I’ll admit it: I am not a fan of J.R.R. Tolkien’s The Lord of the Rings series. But, most teenagers are and The Lord of the Rings trilogy serves as Young Adult fiction for teenagers all over the world, including for Russian teens.
Kirill Yeskov, a Russian writer/paleontologist/biologist, published a reimagining of The Lord of the Rings, titled The Last Ringbearer (1999), which tells the tale from Mordor’s point of view. Yisroel Markov has translated The Last Ringbearer into English and it is available for download here.
The novel still has some rough edges — most notably, a confused switching back and forth between past and present tense in the early chapters — and some readers may be put off by Yeskov’s (classically Russian) habit of dropping info-dumps of military and political history into the narrative here and there. For the most part, though, “The Last Ringbearer” is a well-written, energetic adventure yarn that offers an intriguing gloss on what some critics have described as the overly simplistic morality of Tolkien’s masterpiece.

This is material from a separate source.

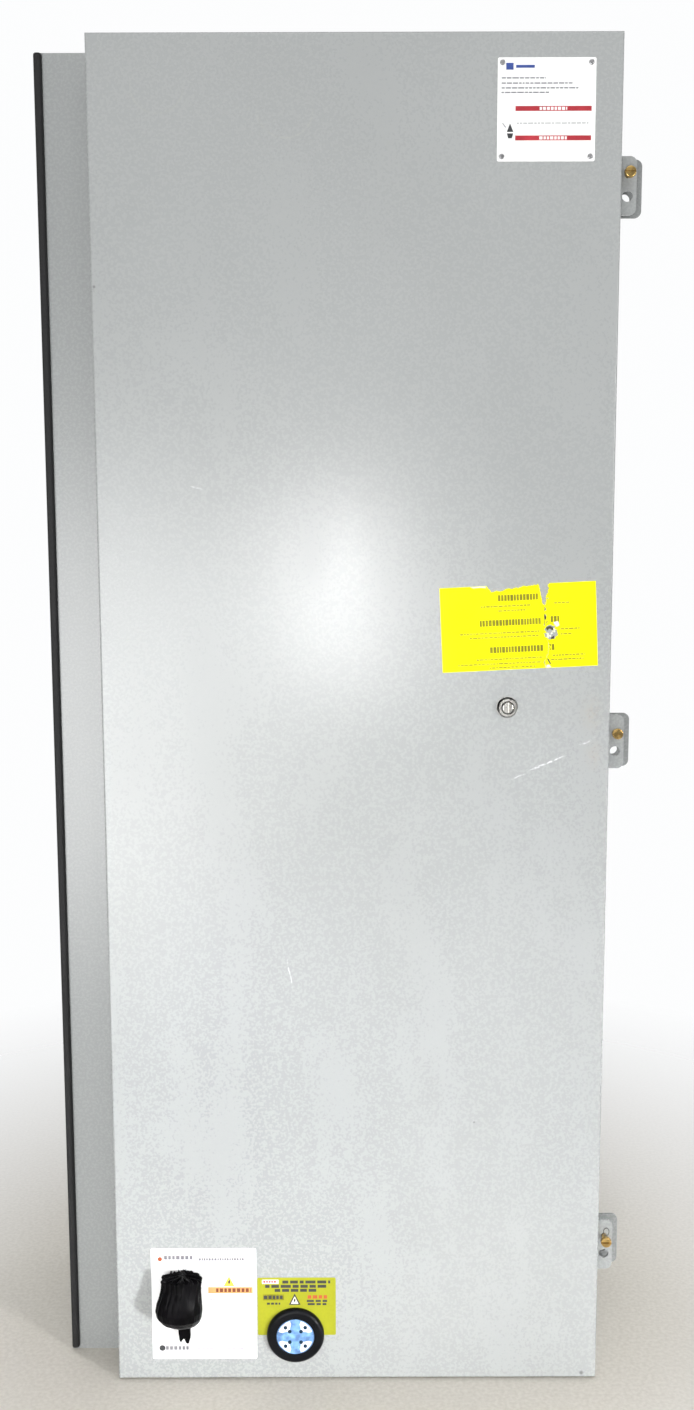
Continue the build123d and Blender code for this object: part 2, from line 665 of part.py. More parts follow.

Salon has also published Yeskov’s essay on The Last Ringbearer and The Lord of the Rings, an essay well worth reading for Yeskov’s views on Tolkien’s trilogy and because Yeskov explains why and how he retold Tolkien’s tale. Yeskov writes,
The Last Ring-bearer” was written for a very specific audience, too – it’s just another “fairy tale for junior scientists” of which I am one. It is meant for skeptics and agnostics brought up on Hemingway and brothers Strugatzky, for whom Tolkien is only a charming, albeit slightly tedious, writer of children’s books. Those were the people who got the biggest kick out of the novel; theirs were the reviews that used the expression “sleepless night,” dear to any writer’s heart, most often.